-- Exercise prompt --
The entries below are to be written out again without alteration.

_ _ _ _ _ _ _

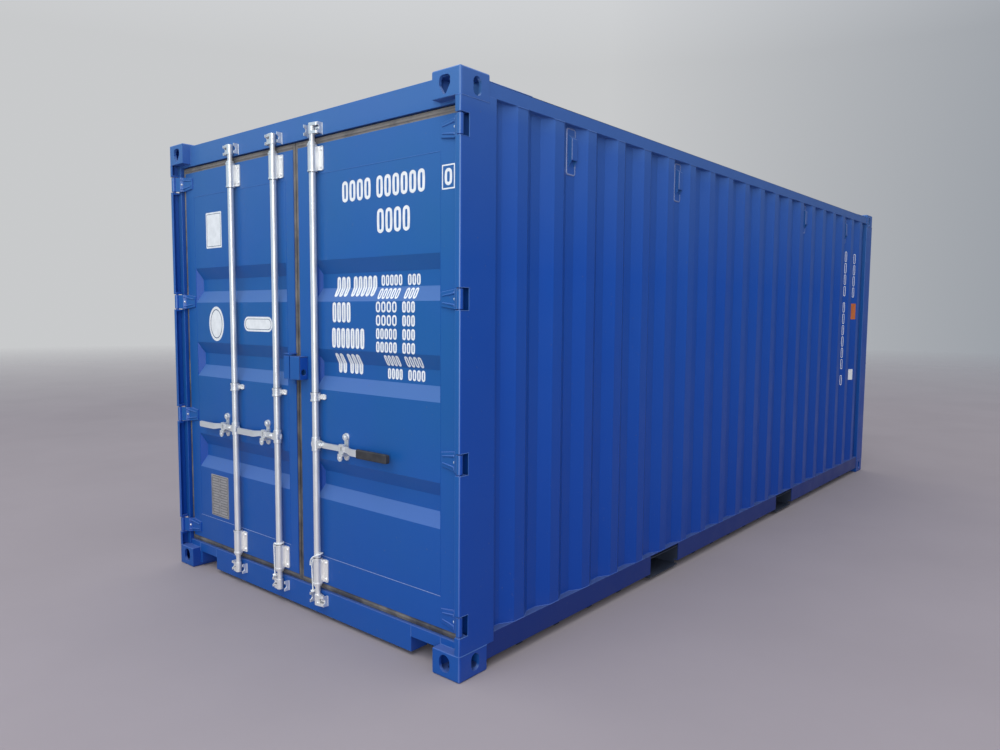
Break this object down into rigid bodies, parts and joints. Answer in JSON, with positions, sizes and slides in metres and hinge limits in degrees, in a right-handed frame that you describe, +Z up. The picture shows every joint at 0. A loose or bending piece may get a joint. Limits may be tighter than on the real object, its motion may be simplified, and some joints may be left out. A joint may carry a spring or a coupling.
{
  "type": "freight container",
  "caption": "Steel box container with corrugated walls, hinged door leaves, turning lock rods with lift handles, fork pockets and corner castings.",
  "frame": {"origin": "on the ground under the middle of the container", "axes": "+X along the length from the doors to the blind end, +Y across the width to the left of someone facing the doors, +Z up"},
  "size_m": [6.058, 2.438, 2.591],
  "materials": {
    "blue_paint": "semi-gloss",
    "underside_paint": "matt",
    "galvanised": "bright zinc",
    "seal_rubber": "matt",
    "floor_wood": "sealed plywood",
    "grip_plastic": "matt",
    "cord": "woven"
  },
  "bodies": {
    "container": {"lower_castings": "blue_paint", "upper_castings": "blue_paint", "door_posts": "blue_paint", "end_posts": "blue_paint", "door_header": "blue_paint", "door_sill": "blue_paint", "end_header": "blue_paint", "end_sill": "blue_paint", "top_rails": "blue_paint", "left_bottom_rail": "blue_paint", "right_bottom_rail": "blue_paint", "left_wall": "blue_paint", "right_wall": "blue_paint", "end_wall": "blue_paint", "roof": "blue_paint", "cross_members": "underside_paint", "fork_pockets": "underside_paint", "floor": "floor_wood", "vents": "blue_paint", "hinge_lugs": "blue_paint", "upper_keepers": "galvanised", "lower_keepers": "galvanised"},
    "left_door": {"left_leaf_frame": "blue_paint", "left_leaf_panel": "blue_paint", "left_seal": "seal_rubber", "left_hinge_blades": "blue_paint", "left_bearings": "galvanised", "left_retainers": "galvanised", "left_box_plate": "blue_paint", "cord_2": "cord"},
    "right_door": {"right_leaf_frame": "blue_paint", "right_leaf_panel": "blue_paint", "right_seal": "seal_rubber", "right_hinge_blades": "blue_paint", "right_bearings": "galvanised", "right_retainer": "galvanised", "lock_box": "blue_paint", "cord_3": "cord"},
    "first_rod": {"rod_1": "galvanised"},
    "second_rod": {"rod_2": "galvanised"},
    "third_rod": {"rod_3": "galvanised"},
    "first_handle": {"handle_1": "galvanised"},
    "second_handle": {"handle_2": "galvanised"},
    "third_handle": {"handle_3": "galvanised", "handle_grip": "grip_plastic"}
  },
  "joints": [
    {"name": "left_door_swing", "type": "hinge", "parent": "container", "child": "left_door", "pos_m": [-3.012, 1.202, 1.3], "axis": [0, 0, -1], "range_deg": [0, 255]},
    {"name": "right_door_swing", "type": "hinge", "parent": "container", "child": "right_door", "pos_m": [-3.012, -1.202, 1.3], "axis": [0, 0, 1], "range_deg": [0, 255]},
    {"name": "first_rod_turn", "type": "hinge", "parent": "left_door", "child": "first_rod", "pos_m": [-2.999, 0.58, 1.3], "axis": [0, 0, -1], "range_deg": [-105, 0]},
    {"name": "second_rod_turn", "type": "hinge", "parent": "left_door", "child": "second_rod", "pos_m": [-2.999, 0.16, 1.3], "axis": [0, 0, -1], "range_deg": [-105, 0]},
    {"name": "third_rod_turn", "type": "hinge", "parent": "right_door", "child": "third_rod", "pos_m": [-2.999, -0.183, 1.3], "axis": [0, 0, 1], "range_deg": [-105, 0]},
    {"name": "first_handle_lift", "type": "hinge", "parent": "first_rod", "child": "first_handle", "pos_m": [-2.999, 0.628, 0.92], "axis": [1, 0, 0], "range_deg": [0, 15]},
    {"name": "second_handle_lift", "type": "hinge", "parent": "second_rod", "child": "second_handle", "pos_m": [-2.999, 0.208, 0.92], "axis": [1, 0, 0], "range_deg": [0, 15]},
    {"name": "third_handle_lift", "type": "hinge", "parent": "third_rod", "child": "third_handle", "pos_m": [-2.999, -0.231, 0.92], "axis": [-1, 0, 0], "range_deg": [0, 15]}
  ]
}
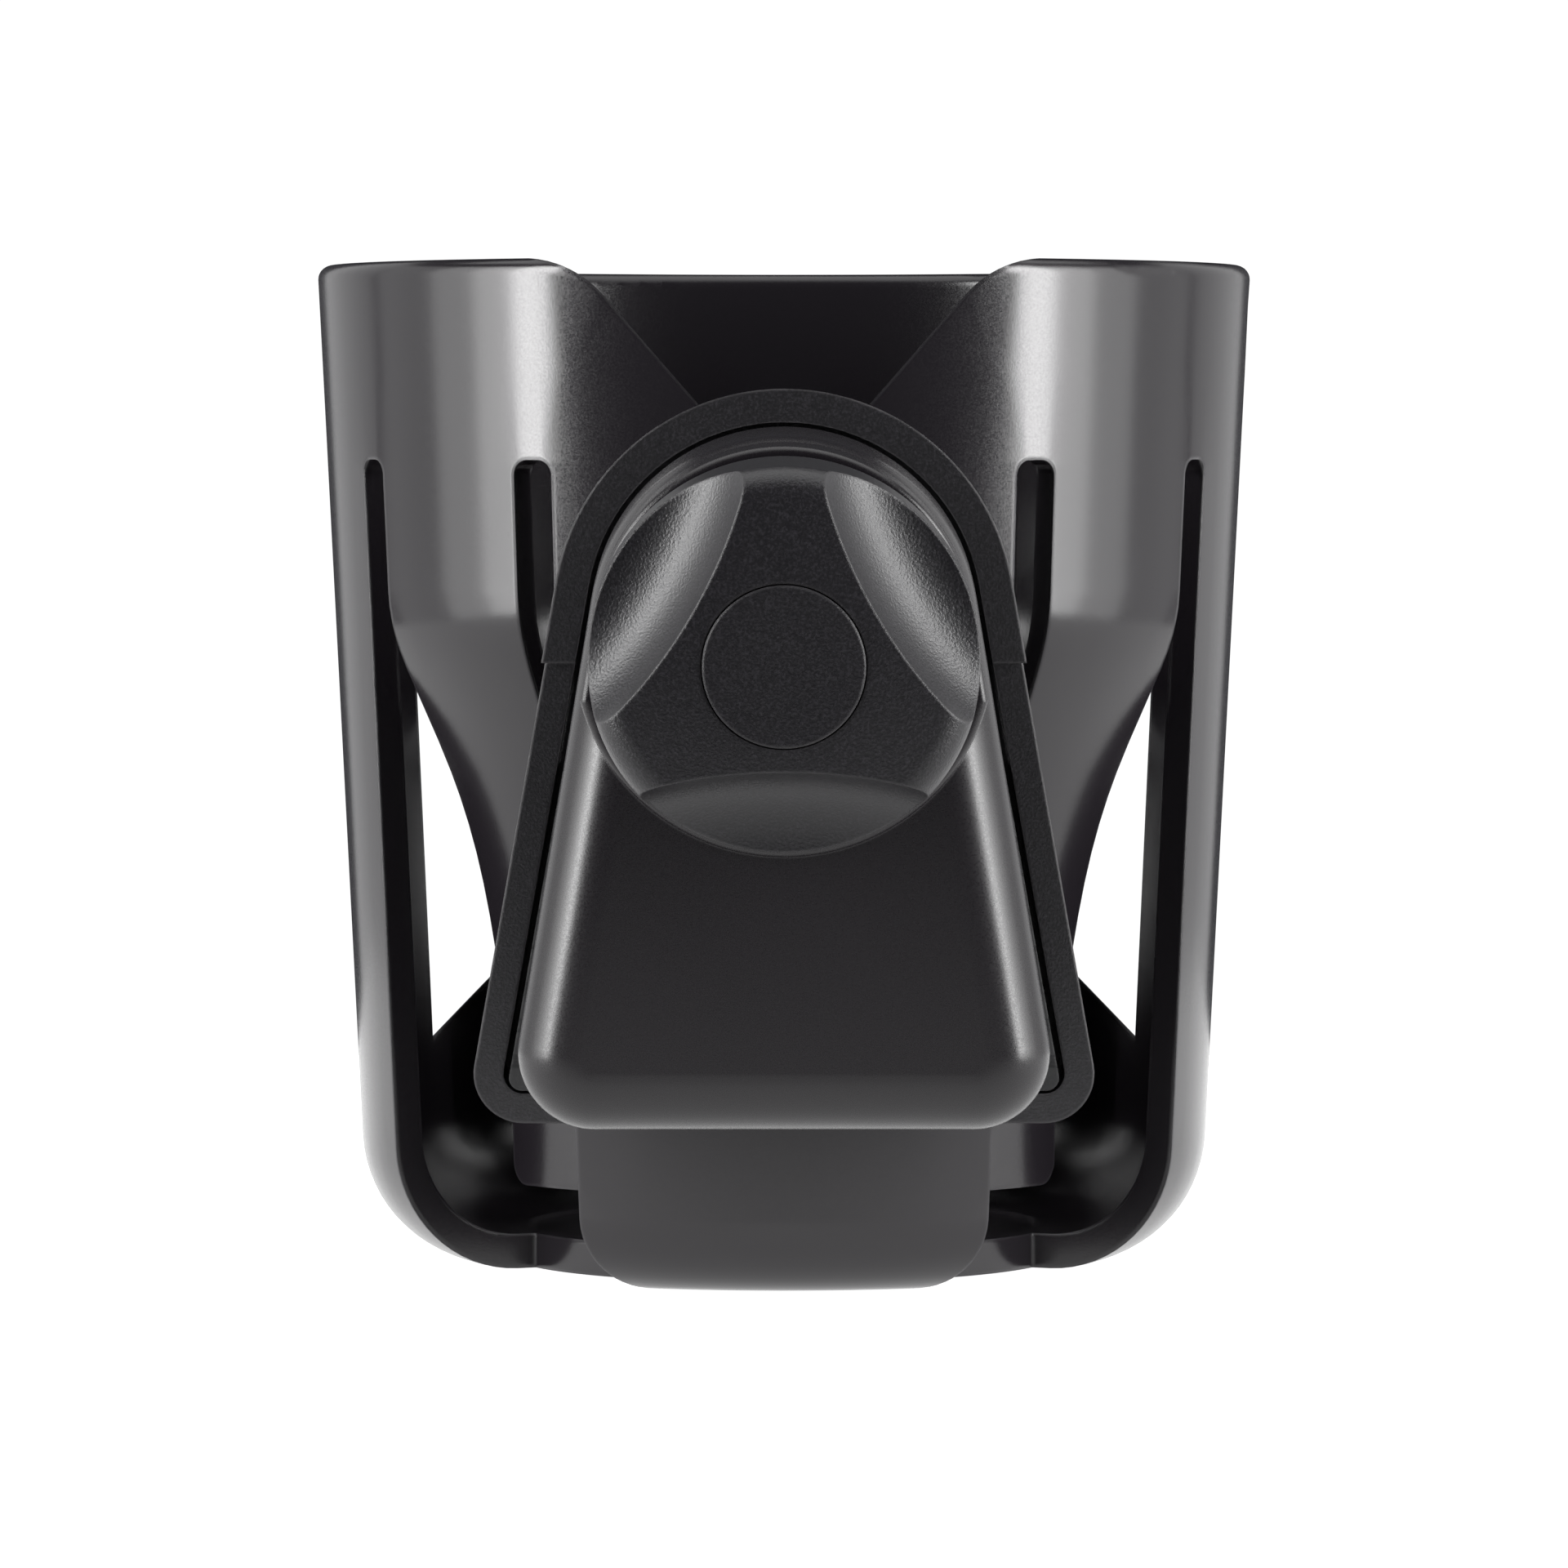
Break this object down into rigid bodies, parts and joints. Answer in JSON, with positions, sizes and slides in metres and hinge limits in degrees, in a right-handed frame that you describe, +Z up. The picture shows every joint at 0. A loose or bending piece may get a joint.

_ _ _ _ _ _ _

-- Final result --
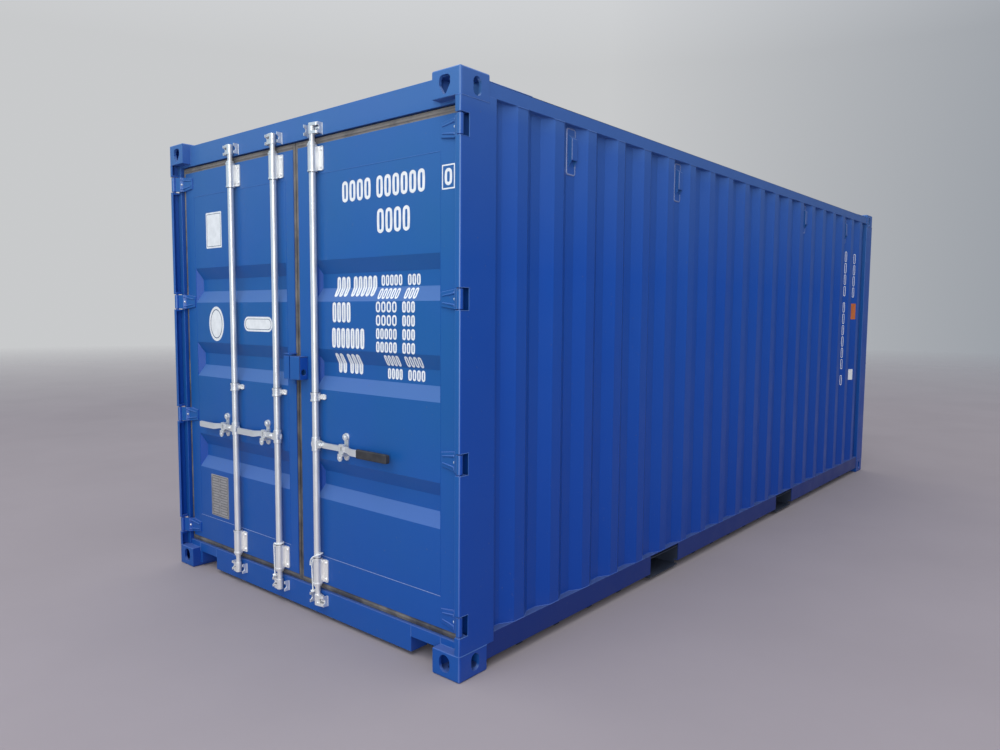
Break this object down into rigid bodies, parts and joints. Answer in JSON, with positions, sizes and slides in metres and hinge limits in degrees, in a right-handed frame that you describe, +Z up. The picture shows every joint at 0. A loose or bending piece may get a joint. Limits may be tighter than on the real object, its motion may be simplified, and some joints may be left out. A joint may carry a spring or a coupling.
{
  "type": "freight container",
  "caption": "Steel box container with corrugated walls, hinged door leaves, turning lock rods with lift handles, fork pockets and corner castings.",
  "frame": {"origin": "on the ground under the middle of the container", "axes": "+X along the length from the doors to the blind end, +Y across the width to the left of someone facing the doors, +Z up"},
  "size_m": [6.058, 2.438, 2.591],
  "materials": {
    "blue_paint": "semi-gloss",
    "underside_paint": "matt",
    "galvanised": "bright zinc",
    "seal_rubber": "matt",
    "floor_wood": "sealed plywood",
    "grip_plastic": "matt",
    "cord": "woven"
  },
  "bodies": {
    "container": {"lower_castings": "blue_paint", "upper_castings": "blue_paint", "door_posts": "blue_paint", "end_posts": "blue_paint", "door_header": "blue_paint", "door_sill": "blue_paint", "end_header": "blue_paint", "end_sill": "blue_paint", "top_rails": "blue_paint", "left_bottom_rail": "blue_paint", "right_bottom_rail": "blue_paint", "left_wall": "blue_paint", "right_wall": "blue_paint", "end_wall": "blue_paint", "roof": "blue_paint", "cross_members": "underside_paint", "fork_pockets": "underside_paint", "floor": "floor_wood", "vents": "blue_paint", "hinge_lugs": "blue_paint", "upper_keepers": "galvanised", "lower_keepers": "galvanised"},
    "left_door": {"left_leaf_frame": "blue_paint", "left_leaf_panel": "blue_paint", "left_seal": "seal_rubber", "left_hinge_blades": "blue_paint", "left_bearings": "galvanised", "left_retainers": "galvanised", "left_box_plate": "blue_paint", "cord_2": "cord"},
    "right_door": {"right_leaf_frame": "blue_paint", "right_leaf_panel": "blue_paint", "right_seal": "seal_rubber", "right_hinge_blades": "blue_paint", "right_bearings": "galvanised", "right_retainer": "galvanised", "lock_box": "blue_paint", "cord_3": "cord"},
    "first_rod": {"rod_1": "galvanised"},
    "second_rod": {"rod_2": "galvanised"},
    "third_rod": {"rod_3": "galvanised"},
    "first_handle": {"handle_1": "galvanised"},
    "second_handle": {"handle_2": "galvanised"},
    "third_handle": {"handle_3": "galvanised", "handle_grip": "grip_plastic"}
  },
  "joints": [
    {"name": "left_door_swing", "type": "hinge", "parent": "container", "child": "left_door", "pos_m": [-3.012, 1.202, 1.3], "axis": [0, 0, -1], "range_deg": [0, 255]},
    {"name": "right_door_swing", "type": "hinge", "parent": "container", "child": "right_door", "pos_m": [-3.012, -1.202, 1.3], "axis": [0, 0, 1], "range_deg": [0, 255]},
    {"name": "first_rod_turn", "type": "hinge", "parent": "left_door", "child": "first_rod", "pos_m": [-2.999, 0.58, 1.3], "axis": [0, 0, -1], "range_deg": [-105, 0]},
    {"name": "second_rod_turn", "type": "hinge", "parent": "left_door", "child": "second_rod", "pos_m": [-2.999, 0.16, 1.3], "axis": [0, 0, -1], "range_deg": [-105, 0]},
    {"name": "third_rod_turn", "type": "hinge", "parent": "right_door", "child": "third_rod", "pos_m": [-2.999, -0.183, 1.3], "axis": [0, 0, 1], "range_deg": [-105, 0]},
    {"name": "first_handle_lift", "type": "hinge", "parent": "first_rod", "child": "first_handle", "pos_m": [-2.999, 0.628, 0.92], "axis": [1, 0, 0], "range_deg": [0, 15]},
    {"name": "second_handle_lift", "type": "hinge", "parent": "second_rod", "child": "second_handle", "pos_m": [-2.999, 0.208, 0.92], "axis": [1, 0, 0], "range_deg": [0, 15]},
    {"name": "third_handle_lift", "type": "hinge", "parent": "third_rod", "child": "third_handle", "pos_m": [-2.999, -0.231, 0.92], "axis": [-1, 0, 0], "range_deg": [0, 15]}
  ]
}
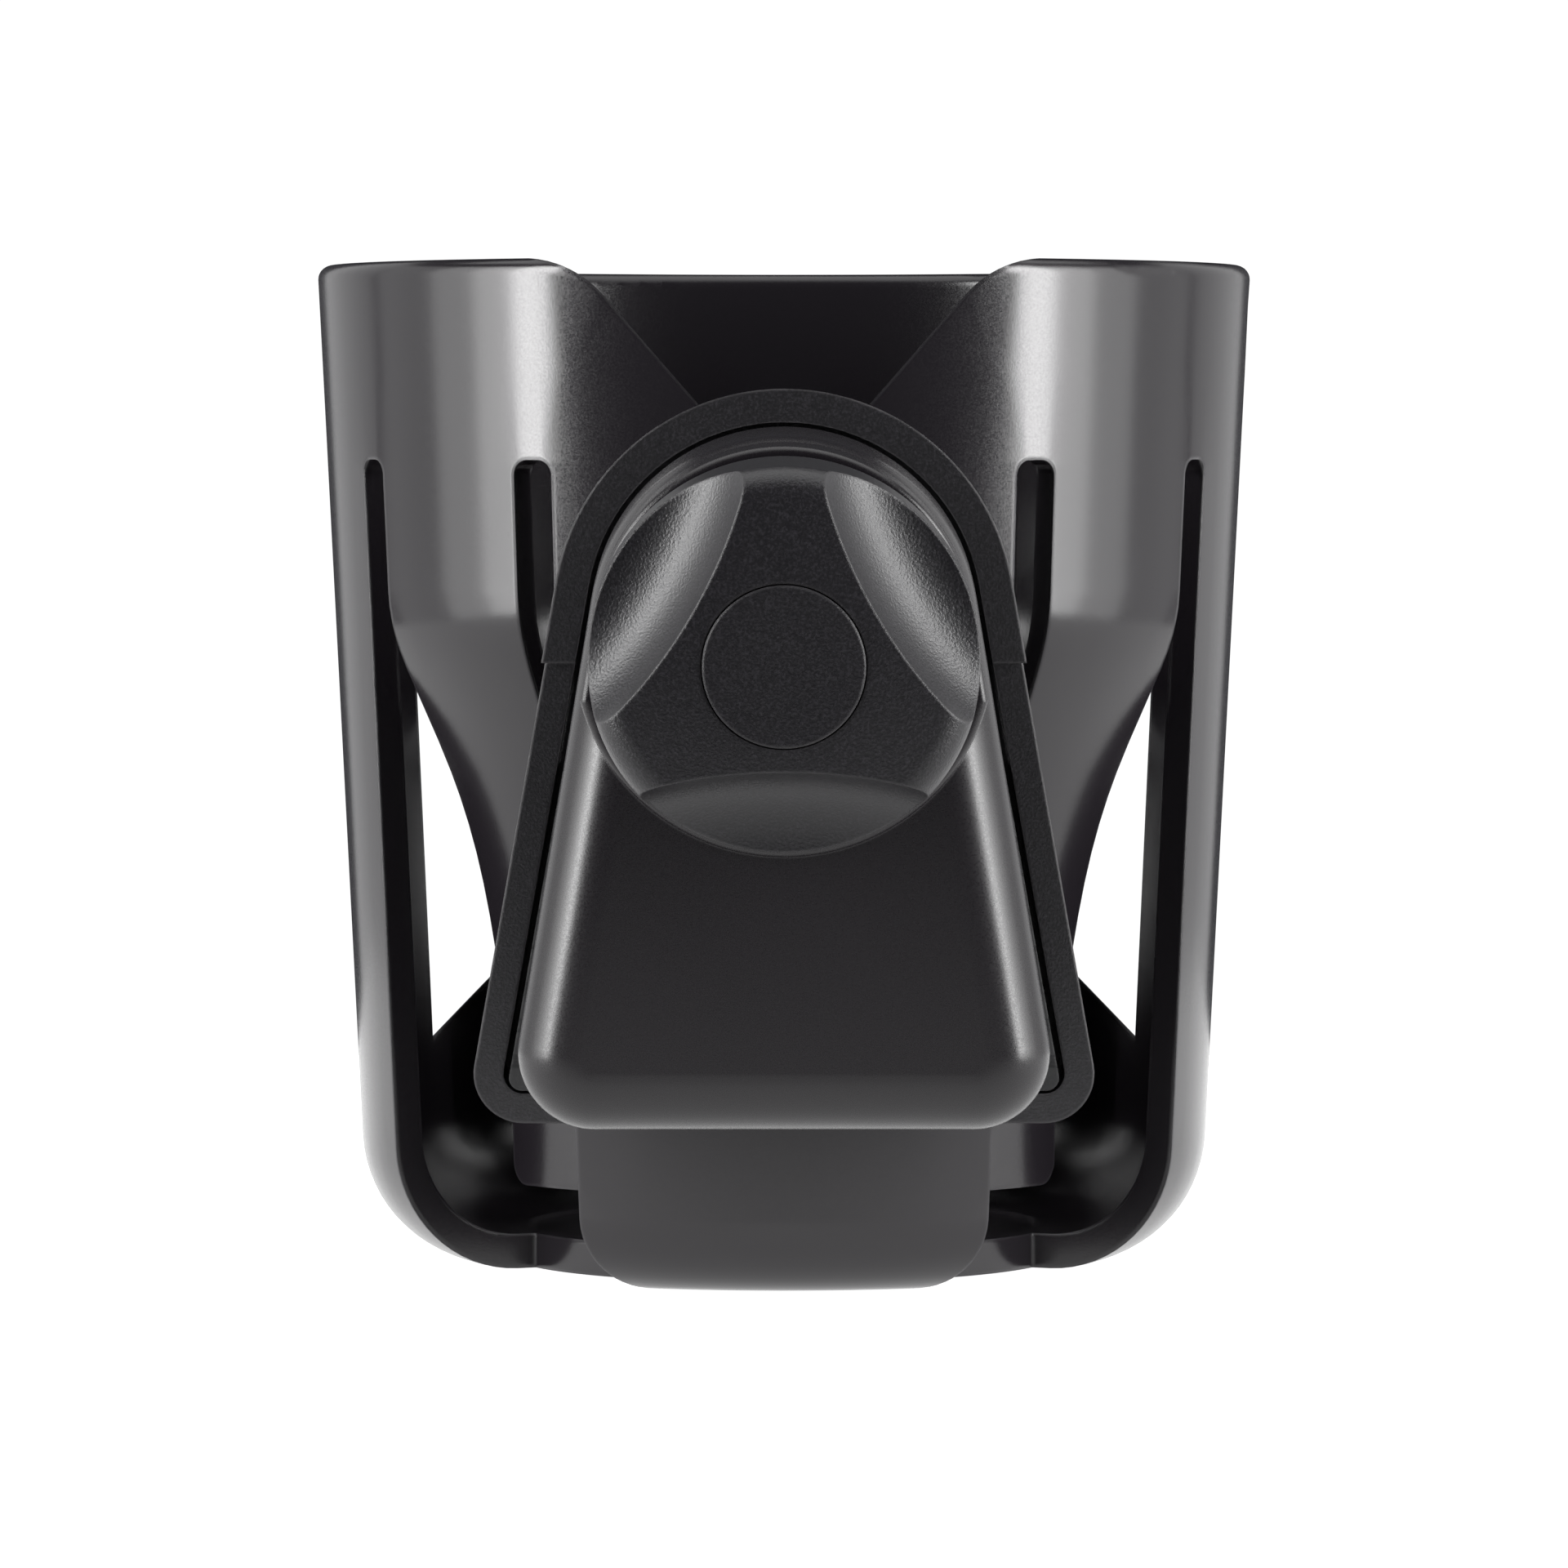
Break this object down into rigid bodies, parts and joints. Answer in JSON, with positions, sizes and slides in metres and hinge limits in degrees, in a right-handed frame that you describe, +Z up. The picture shows every joint at 0. A loose or bending piece may get a joint.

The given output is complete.